THE EXERCISE: Return all lines below containing the word "object".

Entries with model source code:
==============================
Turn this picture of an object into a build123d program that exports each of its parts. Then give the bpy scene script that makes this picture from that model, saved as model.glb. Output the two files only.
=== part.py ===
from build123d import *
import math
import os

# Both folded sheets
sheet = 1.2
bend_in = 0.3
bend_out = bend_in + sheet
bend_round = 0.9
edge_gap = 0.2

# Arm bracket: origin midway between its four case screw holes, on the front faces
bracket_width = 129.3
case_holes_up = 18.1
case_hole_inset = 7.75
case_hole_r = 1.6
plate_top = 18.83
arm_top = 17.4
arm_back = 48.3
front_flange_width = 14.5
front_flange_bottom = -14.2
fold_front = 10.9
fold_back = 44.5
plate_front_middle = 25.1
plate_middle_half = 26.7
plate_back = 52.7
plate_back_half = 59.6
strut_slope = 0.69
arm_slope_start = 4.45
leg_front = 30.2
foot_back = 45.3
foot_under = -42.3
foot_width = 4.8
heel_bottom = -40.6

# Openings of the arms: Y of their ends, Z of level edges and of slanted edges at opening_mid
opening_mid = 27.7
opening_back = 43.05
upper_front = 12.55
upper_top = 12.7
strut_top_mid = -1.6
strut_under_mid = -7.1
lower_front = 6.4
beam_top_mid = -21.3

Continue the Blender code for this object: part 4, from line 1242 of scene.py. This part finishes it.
==============================
TASK ANSWER:
Turn this picture of an object into a build123d program that exports each of its parts. Then give the bpy scene script that makes this picture from that model, saved as model.glb. Output the two files only.
Continue the Blender code for this object: part 4, from line 1242 of scene.py. This part finishes it.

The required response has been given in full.